◆ Written task: What do the lines from the top of the data through the line with "slopeOut[1] * out)" say? Quote them exactly and include both ends.

══ Data provided ══

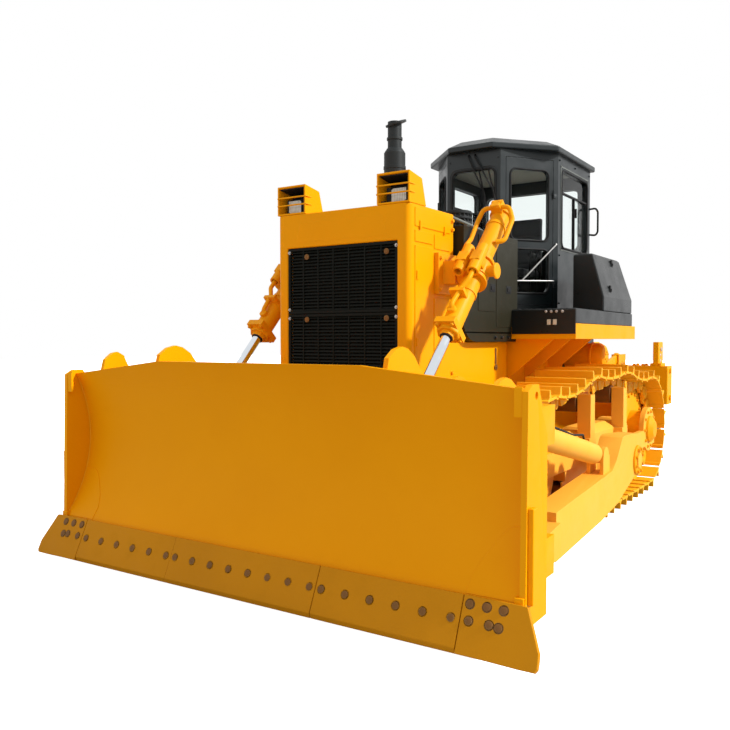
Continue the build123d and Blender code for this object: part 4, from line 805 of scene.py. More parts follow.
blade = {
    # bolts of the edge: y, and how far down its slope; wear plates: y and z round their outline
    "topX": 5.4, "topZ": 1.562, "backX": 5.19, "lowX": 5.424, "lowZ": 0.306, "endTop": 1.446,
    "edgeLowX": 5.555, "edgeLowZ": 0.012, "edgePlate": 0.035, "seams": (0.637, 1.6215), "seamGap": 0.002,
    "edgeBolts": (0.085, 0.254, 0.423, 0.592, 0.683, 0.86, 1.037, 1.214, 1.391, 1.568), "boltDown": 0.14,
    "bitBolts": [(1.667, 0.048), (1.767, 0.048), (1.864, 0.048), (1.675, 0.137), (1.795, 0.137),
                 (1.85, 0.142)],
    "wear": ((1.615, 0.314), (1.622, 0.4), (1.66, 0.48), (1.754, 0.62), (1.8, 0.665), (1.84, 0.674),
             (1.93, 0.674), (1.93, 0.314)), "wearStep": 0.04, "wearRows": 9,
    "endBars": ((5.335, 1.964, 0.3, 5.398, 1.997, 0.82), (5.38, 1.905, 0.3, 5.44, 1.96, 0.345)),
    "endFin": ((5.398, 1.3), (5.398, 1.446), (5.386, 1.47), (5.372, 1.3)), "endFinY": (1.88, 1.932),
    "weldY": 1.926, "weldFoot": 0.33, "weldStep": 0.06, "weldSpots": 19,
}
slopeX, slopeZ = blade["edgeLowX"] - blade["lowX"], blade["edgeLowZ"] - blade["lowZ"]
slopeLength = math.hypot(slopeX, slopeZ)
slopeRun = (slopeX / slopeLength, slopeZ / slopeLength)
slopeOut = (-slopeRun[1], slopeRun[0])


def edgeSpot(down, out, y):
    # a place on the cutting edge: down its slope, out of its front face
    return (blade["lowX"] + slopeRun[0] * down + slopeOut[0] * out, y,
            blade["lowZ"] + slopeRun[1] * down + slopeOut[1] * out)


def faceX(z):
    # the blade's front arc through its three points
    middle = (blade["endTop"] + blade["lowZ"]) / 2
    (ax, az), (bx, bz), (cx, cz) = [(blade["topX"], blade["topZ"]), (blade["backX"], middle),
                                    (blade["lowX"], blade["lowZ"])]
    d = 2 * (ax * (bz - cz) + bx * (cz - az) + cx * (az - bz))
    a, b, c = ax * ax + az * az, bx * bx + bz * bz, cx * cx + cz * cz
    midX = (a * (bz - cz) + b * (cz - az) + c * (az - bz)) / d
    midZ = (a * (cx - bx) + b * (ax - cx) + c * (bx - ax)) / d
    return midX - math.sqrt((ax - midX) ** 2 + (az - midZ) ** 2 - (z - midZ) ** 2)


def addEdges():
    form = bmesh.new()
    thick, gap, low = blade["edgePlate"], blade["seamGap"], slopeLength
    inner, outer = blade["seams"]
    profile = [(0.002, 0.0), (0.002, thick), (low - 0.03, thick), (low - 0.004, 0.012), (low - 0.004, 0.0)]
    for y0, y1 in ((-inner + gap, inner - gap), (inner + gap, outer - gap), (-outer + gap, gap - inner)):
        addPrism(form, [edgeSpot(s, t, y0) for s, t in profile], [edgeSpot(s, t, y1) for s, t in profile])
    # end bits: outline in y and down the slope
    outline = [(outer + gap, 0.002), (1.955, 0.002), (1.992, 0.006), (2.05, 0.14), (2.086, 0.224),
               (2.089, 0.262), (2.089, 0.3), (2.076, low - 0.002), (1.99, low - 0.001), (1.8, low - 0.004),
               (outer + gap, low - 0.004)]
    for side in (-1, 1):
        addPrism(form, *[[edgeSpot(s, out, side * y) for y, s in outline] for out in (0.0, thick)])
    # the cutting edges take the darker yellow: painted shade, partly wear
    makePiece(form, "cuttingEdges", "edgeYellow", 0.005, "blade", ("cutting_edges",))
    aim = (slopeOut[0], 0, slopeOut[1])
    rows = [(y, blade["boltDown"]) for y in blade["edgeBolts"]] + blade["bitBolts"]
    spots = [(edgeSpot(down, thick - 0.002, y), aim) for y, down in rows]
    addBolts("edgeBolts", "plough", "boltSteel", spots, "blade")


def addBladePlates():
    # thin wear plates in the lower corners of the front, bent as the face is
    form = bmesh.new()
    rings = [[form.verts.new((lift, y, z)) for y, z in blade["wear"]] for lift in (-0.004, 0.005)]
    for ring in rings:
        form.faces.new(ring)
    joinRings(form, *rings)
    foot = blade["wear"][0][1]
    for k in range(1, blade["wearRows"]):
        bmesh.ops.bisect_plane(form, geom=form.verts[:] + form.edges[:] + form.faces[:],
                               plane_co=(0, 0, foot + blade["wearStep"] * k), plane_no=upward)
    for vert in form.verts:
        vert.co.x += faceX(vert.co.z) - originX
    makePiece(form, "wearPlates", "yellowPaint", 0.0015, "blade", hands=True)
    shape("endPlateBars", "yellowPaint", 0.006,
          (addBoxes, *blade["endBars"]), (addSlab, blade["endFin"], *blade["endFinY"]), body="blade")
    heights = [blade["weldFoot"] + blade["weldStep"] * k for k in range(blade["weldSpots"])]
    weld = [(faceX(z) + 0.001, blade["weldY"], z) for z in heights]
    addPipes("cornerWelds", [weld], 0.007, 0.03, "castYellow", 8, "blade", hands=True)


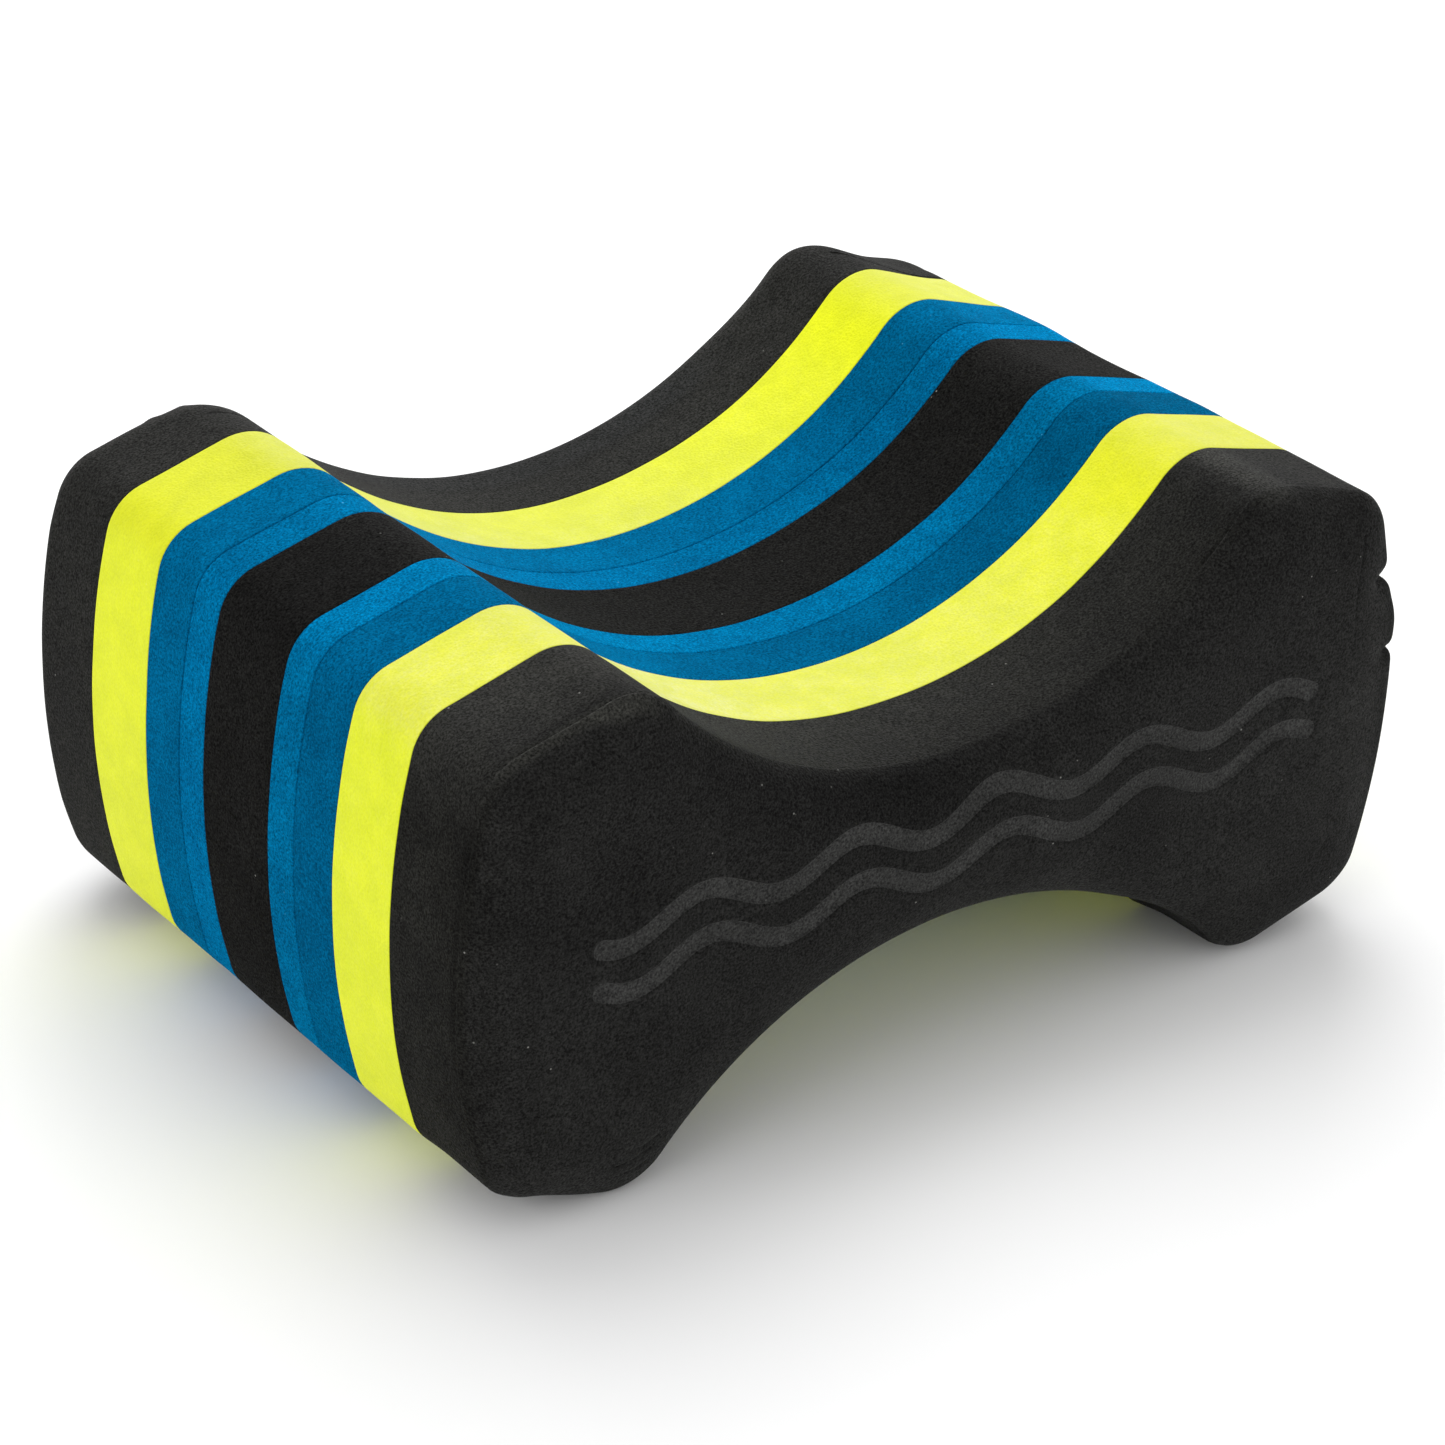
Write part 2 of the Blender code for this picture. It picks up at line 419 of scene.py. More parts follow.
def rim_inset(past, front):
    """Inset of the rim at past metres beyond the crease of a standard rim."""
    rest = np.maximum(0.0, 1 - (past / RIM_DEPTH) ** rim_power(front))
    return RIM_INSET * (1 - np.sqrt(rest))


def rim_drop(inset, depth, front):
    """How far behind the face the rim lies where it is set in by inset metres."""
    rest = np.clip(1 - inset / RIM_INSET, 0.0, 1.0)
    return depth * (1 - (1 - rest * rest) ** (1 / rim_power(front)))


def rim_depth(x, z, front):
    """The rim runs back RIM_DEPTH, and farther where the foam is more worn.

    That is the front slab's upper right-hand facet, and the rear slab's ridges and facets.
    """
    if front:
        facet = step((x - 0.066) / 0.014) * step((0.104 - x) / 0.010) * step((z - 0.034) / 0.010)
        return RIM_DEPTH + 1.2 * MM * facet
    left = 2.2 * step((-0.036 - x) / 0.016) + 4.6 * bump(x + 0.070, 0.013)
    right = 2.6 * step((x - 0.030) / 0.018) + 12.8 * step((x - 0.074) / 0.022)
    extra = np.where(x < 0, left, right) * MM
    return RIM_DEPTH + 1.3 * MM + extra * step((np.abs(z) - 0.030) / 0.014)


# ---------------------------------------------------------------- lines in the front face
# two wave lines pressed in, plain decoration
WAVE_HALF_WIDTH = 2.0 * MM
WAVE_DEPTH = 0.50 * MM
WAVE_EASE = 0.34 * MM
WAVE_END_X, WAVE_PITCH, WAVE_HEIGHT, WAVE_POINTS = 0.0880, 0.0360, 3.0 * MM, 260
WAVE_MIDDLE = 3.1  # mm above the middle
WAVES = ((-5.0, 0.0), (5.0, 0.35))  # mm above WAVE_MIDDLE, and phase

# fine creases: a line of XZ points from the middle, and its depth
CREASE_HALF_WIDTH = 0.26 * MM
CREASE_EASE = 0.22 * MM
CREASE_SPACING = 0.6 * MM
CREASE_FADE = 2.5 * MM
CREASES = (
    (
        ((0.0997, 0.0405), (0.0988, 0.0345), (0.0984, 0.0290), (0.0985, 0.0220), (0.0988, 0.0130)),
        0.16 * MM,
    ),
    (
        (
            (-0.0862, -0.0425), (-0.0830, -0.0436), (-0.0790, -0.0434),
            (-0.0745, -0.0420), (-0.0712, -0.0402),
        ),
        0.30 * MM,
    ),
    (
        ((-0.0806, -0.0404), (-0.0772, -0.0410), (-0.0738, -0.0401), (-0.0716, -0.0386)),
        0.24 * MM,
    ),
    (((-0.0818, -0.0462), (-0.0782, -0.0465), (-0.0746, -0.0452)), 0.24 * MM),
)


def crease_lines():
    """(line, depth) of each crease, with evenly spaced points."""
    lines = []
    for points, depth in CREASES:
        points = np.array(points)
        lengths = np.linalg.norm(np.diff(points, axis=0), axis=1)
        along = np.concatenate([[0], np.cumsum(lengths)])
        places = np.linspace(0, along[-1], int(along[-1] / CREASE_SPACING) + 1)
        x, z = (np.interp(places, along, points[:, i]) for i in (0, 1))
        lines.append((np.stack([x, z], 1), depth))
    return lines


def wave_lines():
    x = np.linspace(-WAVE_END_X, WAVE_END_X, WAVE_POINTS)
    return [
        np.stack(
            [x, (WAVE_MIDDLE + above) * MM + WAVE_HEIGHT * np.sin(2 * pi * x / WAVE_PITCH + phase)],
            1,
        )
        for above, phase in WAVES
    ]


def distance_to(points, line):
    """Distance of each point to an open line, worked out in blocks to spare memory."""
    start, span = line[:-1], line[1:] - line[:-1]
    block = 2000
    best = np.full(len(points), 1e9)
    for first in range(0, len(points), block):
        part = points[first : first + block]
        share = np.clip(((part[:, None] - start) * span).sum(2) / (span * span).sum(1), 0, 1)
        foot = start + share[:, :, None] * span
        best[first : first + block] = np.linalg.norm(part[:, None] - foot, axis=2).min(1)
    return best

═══

◆ Response to the exercise:
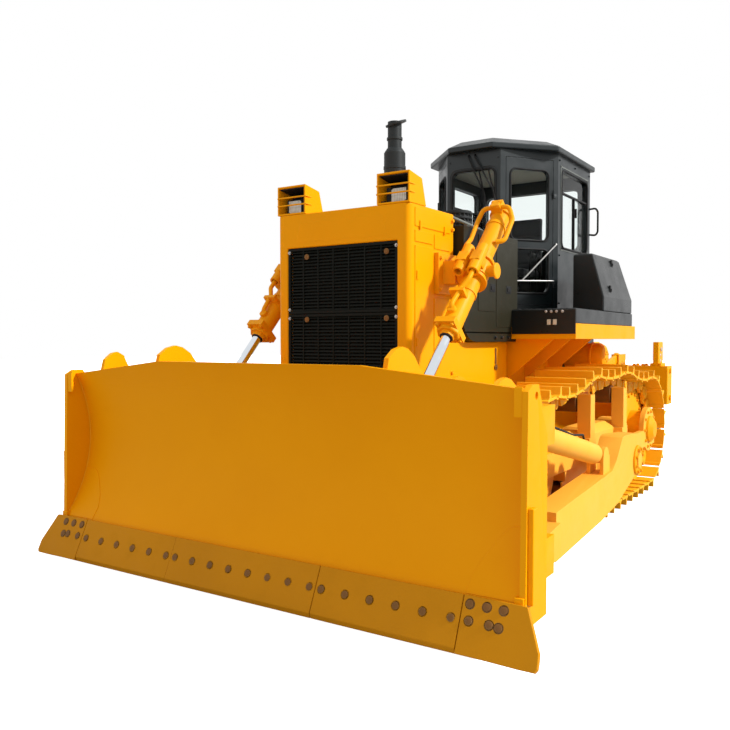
Continue the build123d and Blender code for this object: part 4, from line 805 of scene.py. More parts follow.
blade = {
    # bolts of the edge: y, and how far down its slope; wear plates: y and z round their outline
    "topX": 5.4, "topZ": 1.562, "backX": 5.19, "lowX": 5.424, "lowZ": 0.306, "endTop": 1.446,
    "edgeLowX": 5.555, "edgeLowZ": 0.012, "edgePlate": 0.035, "seams": (0.637, 1.6215), "seamGap": 0.002,
    "edgeBolts": (0.085, 0.254, 0.423, 0.592, 0.683, 0.86, 1.037, 1.214, 1.391, 1.568), "boltDown": 0.14,
    "bitBolts": [(1.667, 0.048), (1.767, 0.048), (1.864, 0.048), (1.675, 0.137), (1.795, 0.137),
                 (1.85, 0.142)],
    "wear": ((1.615, 0.314), (1.622, 0.4), (1.66, 0.48), (1.754, 0.62), (1.8, 0.665), (1.84, 0.674),
             (1.93, 0.674), (1.93, 0.314)), "wearStep": 0.04, "wearRows": 9,
    "endBars": ((5.335, 1.964, 0.3, 5.398, 1.997, 0.82), (5.38, 1.905, 0.3, 5.44, 1.96, 0.345)),
    "endFin": ((5.398, 1.3), (5.398, 1.446), (5.386, 1.47), (5.372, 1.3)), "endFinY": (1.88, 1.932),
    "weldY": 1.926, "weldFoot": 0.33, "weldStep": 0.06, "weldSpots": 19,
}
slopeX, slopeZ = blade["edgeLowX"] - blade["lowX"], blade["edgeLowZ"] - blade["lowZ"]
slopeLength = math.hypot(slopeX, slopeZ)
slopeRun = (slopeX / slopeLength, slopeZ / slopeLength)
slopeOut = (-slopeRun[1], slopeRun[0])


def edgeSpot(down, out, y):
    # a place on the cutting edge: down its slope, out of its front face
    return (blade["lowX"] + slopeRun[0] * down + slopeOut[0] * out, y,
            blade["lowZ"] + slopeRun[1] * down + slopeOut[1] * out)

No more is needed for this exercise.